Search for music just by singing?

In Australia, RMIT University’s Dr Sandra Uitdenbogerd is a singer / musician as well as computer scientist specialising in music information retrieval. She's working on technology to enable online searches for songs just by singing the melody into a microphone plugged into a Net-connected computer running the music retrieval software. So even if you can't remember the exact lyrics (and I often can't!), as long as you know how the tune goes you should be able to track down that song or earworm that you just can't get out of your head.

While she thinks commercial availability is 3 or 4 years away, there are already working prototypes allowing users to search for music in basic MIDI format. Matching the sung voice waveform to MP3s is the next challenge, she says.

Of course, the more in tune you can sing, the better the results will be. But there's always the possibility of using autotune to pre-process the sung tune before trying to match it with the database of stored songs, isn't there?

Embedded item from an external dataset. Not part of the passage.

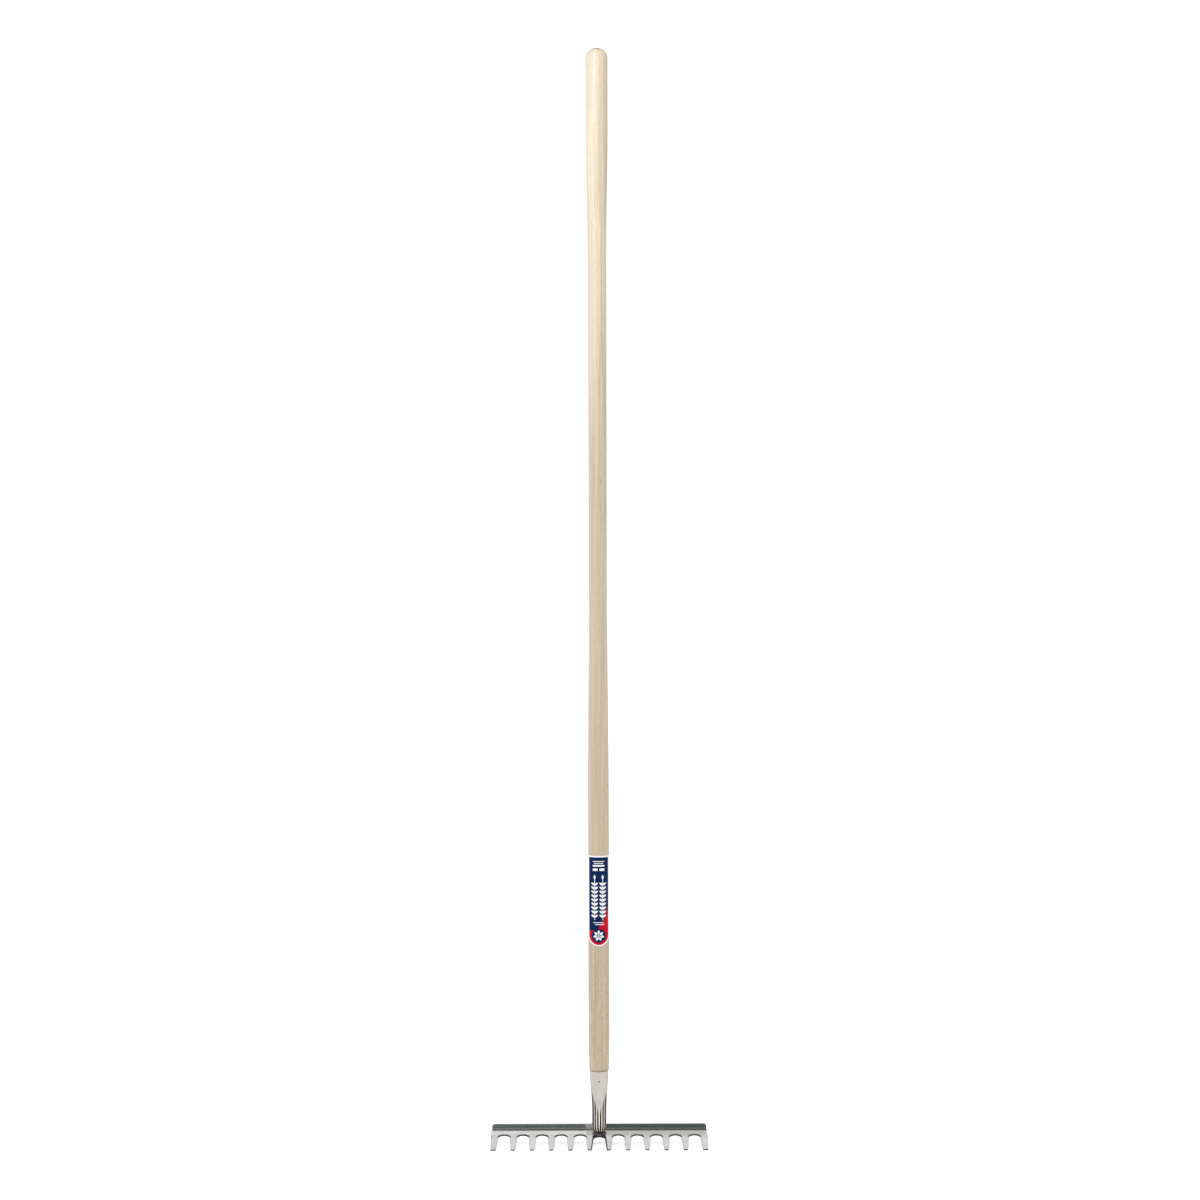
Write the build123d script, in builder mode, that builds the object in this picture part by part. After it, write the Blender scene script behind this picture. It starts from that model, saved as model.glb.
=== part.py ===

Music is so important to so many people, and perhaps more significantly it's one area where people are more willing to spend their hard-earned money (given the right business model and price point of course), so the commercial potential of something like this is absolutely vast. I suspect it won't be long before Google or indeed Yahoo or other search engines beat a path to Dr Uitdenbogerd's door to throw wads of cash at her team. I'd love to try it out myself, there are lots of tunes I vaguely know where I just can't recall the name of the song or piece!

2 comments:

Anonymous said...

Kinda cool. I particularly like the Frank Zappa sample link...the poodle bites!

Improbulus said...

Hey Kirk, yeah thought you'd like the Zappa link! Clips short enough even for dialup?